→ **WHAT THE EXERCISE ASKS**: Would you output the whole listing below, exactly as it reads?

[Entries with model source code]
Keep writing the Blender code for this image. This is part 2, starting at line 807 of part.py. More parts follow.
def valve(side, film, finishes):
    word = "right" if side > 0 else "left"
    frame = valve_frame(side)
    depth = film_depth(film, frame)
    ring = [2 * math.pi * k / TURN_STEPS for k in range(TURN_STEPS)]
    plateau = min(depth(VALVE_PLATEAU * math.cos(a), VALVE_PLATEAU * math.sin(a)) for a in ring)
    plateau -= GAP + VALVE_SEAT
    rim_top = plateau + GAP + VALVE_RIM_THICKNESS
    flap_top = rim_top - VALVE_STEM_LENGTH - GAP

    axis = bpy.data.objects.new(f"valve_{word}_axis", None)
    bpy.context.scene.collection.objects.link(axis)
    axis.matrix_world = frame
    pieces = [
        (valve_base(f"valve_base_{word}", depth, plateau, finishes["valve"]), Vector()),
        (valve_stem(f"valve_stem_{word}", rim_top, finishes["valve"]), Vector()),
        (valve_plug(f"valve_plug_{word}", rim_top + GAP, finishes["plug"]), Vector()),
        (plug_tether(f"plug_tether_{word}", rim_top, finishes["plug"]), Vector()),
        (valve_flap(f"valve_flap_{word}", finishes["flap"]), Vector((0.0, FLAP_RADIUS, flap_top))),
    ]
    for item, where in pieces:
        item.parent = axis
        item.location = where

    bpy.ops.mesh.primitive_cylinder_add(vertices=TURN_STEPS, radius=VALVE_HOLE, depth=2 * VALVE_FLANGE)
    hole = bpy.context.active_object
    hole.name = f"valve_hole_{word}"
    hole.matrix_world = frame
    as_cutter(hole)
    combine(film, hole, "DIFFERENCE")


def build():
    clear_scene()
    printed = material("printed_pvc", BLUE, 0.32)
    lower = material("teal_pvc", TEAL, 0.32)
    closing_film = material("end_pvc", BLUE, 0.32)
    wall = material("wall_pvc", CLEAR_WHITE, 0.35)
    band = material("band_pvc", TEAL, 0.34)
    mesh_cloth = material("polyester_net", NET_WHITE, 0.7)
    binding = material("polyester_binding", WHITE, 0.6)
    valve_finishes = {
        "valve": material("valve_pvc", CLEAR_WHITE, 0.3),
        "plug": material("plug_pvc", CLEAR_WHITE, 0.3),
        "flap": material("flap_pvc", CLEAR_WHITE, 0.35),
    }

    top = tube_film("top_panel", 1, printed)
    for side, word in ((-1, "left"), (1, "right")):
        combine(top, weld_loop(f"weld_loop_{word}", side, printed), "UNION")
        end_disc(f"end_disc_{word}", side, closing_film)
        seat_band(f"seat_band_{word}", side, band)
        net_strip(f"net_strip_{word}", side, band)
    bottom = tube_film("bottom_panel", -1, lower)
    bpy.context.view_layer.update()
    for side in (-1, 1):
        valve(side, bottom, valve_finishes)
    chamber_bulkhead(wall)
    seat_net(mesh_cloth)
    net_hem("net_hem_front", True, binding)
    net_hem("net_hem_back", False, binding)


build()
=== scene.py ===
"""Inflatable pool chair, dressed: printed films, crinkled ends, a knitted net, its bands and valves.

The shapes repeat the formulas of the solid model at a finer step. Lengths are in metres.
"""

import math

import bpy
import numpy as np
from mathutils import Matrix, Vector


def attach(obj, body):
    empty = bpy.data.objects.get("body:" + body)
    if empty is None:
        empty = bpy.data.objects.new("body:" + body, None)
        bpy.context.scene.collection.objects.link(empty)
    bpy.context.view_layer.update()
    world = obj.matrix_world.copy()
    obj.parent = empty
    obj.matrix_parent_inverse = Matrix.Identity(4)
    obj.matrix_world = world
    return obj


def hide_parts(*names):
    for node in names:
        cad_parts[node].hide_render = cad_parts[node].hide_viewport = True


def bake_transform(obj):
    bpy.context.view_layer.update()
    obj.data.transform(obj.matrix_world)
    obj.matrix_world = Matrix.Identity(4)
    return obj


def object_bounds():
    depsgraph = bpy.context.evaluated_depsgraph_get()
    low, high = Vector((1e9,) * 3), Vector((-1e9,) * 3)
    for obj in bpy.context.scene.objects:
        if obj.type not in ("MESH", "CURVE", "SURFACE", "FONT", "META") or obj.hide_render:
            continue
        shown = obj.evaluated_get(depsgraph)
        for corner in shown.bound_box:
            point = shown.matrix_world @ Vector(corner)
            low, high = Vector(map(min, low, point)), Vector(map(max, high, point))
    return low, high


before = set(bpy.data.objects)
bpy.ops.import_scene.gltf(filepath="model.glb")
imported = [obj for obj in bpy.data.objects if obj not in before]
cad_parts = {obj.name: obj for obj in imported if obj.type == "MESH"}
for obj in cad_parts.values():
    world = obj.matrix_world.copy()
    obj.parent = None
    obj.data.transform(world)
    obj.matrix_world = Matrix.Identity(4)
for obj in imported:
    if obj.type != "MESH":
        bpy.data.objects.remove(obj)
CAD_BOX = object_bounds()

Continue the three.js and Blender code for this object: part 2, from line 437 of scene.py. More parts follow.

→ **EXERCISE RESULT**:
Keep writing the Blender code for this image. This is part 2, starting at line 807 of part.py. More parts follow.
def valve(side, film, finishes):
    word = "right" if side > 0 else "left"
    frame = valve_frame(side)
    depth = film_depth(film, frame)
    ring = [2 * math.pi * k / TURN_STEPS for k in range(TURN_STEPS)]
    plateau = min(depth(VALVE_PLATEAU * math.cos(a), VALVE_PLATEAU * math.sin(a)) for a in ring)
    plateau -= GAP + VALVE_SEAT
    rim_top = plateau + GAP + VALVE_RIM_THICKNESS
    flap_top = rim_top - VALVE_STEM_LENGTH - GAP

    axis = bpy.data.objects.new(f"valve_{word}_axis", None)
    bpy.context.scene.collection.objects.link(axis)
    axis.matrix_world = frame
    pieces = [
        (valve_base(f"valve_base_{word}", depth, plateau, finishes["valve"]), Vector()),
        (valve_stem(f"valve_stem_{word}", rim_top, finishes["valve"]), Vector()),
        (valve_plug(f"valve_plug_{word}", rim_top + GAP, finishes["plug"]), Vector()),
        (plug_tether(f"plug_tether_{word}", rim_top, finishes["plug"]), Vector()),
        (valve_flap(f"valve_flap_{word}", finishes["flap"]), Vector((0.0, FLAP_RADIUS, flap_top))),
    ]
    for item, where in pieces:
        item.parent = axis
        item.location = where

    bpy.ops.mesh.primitive_cylinder_add(vertices=TURN_STEPS, radius=VALVE_HOLE, depth=2 * VALVE_FLANGE)
    hole = bpy.context.active_object
    hole.name = f"valve_hole_{word}"
    hole.matrix_world = frame
    as_cutter(hole)
    combine(film, hole, "DIFFERENCE")


def build():
    clear_scene()
    printed = material("printed_pvc", BLUE, 0.32)
    lower = material("teal_pvc", TEAL, 0.32)
    closing_film = material("end_pvc", BLUE, 0.32)
    wall = material("wall_pvc", CLEAR_WHITE, 0.35)
    band = material("band_pvc", TEAL, 0.34)
    mesh_cloth = material("polyester_net", NET_WHITE, 0.7)
    binding = material("polyester_binding", WHITE, 0.6)
    valve_finishes = {
        "valve": material("valve_pvc", CLEAR_WHITE, 0.3),
        "plug": material("plug_pvc", CLEAR_WHITE, 0.3),
        "flap": material("flap_pvc", CLEAR_WHITE, 0.35),
    }

    top = tube_film("top_panel", 1, printed)
    for side, word in ((-1, "left"), (1, "right")):
        combine(top, weld_loop(f"weld_loop_{word}", side, printed), "UNION")
        end_disc(f"end_disc_{word}", side, closing_film)
        seat_band(f"seat_band_{word}", side, band)
        net_strip(f"net_strip_{word}", side, band)
    bottom = tube_film("bottom_panel", -1, lower)
    bpy.context.view_layer.update()
    for side in (-1, 1):
        valve(side, bottom, valve_finishes)
    chamber_bulkhead(wall)
    seat_net(mesh_cloth)
    net_hem("net_hem_front", True, binding)
    net_hem("net_hem_back", False, binding)


build()
=== scene.py ===
"""Inflatable pool chair, dressed: printed films, crinkled ends, a knitted net, its bands and valves.

The shapes repeat the formulas of the solid model at a finer step. Lengths are in metres.
"""

import math

import bpy
import numpy as np
from mathutils import Matrix, Vector


def attach(obj, body):
    empty = bpy.data.objects.get("body:" + body)
    if empty is None:
        empty = bpy.data.objects.new("body:" + body, None)
        bpy.context.scene.collection.objects.link(empty)
    bpy.context.view_layer.update()
    world = obj.matrix_world.copy()
    obj.parent = empty
    obj.matrix_parent_inverse = Matrix.Identity(4)
    obj.matrix_world = world
    return obj


def hide_parts(*names):
    for node in names:
        cad_parts[node].hide_render = cad_parts[node].hide_viewport = True


def bake_transform(obj):
    bpy.context.view_layer.update()
    obj.data.transform(obj.matrix_world)
    obj.matrix_world = Matrix.Identity(4)
    return obj


def object_bounds():
    depsgraph = bpy.context.evaluated_depsgraph_get()
    low, high = Vector((1e9,) * 3), Vector((-1e9,) * 3)
    for obj in bpy.context.scene.objects:
        if obj.type not in ("MESH", "CURVE", "SURFACE", "FONT", "META") or obj.hide_render:
            continue
        shown = obj.evaluated_get(depsgraph)
        for corner in shown.bound_box:
            point = shown.matrix_world @ Vector(corner)
            low, high = Vector(map(min, low, point)), Vector(map(max, high, point))
    return low, high


before = set(bpy.data.objects)
bpy.ops.import_scene.gltf(filepath="model.glb")
imported = [obj for obj in bpy.data.objects if obj not in before]
cad_parts = {obj.name: obj for obj in imported if obj.type == "MESH"}
for obj in cad_parts.values():
    world = obj.matrix_world.copy()
    obj.parent = None
    obj.data.transform(world)
    obj.matrix_world = Matrix.Identity(4)
for obj in imported:
    if obj.type != "MESH":
        bpy.data.objects.remove(obj)
CAD_BOX = object_bounds()

Continue the three.js and Blender code for this object: part 2, from line 437 of scene.py. More parts follow.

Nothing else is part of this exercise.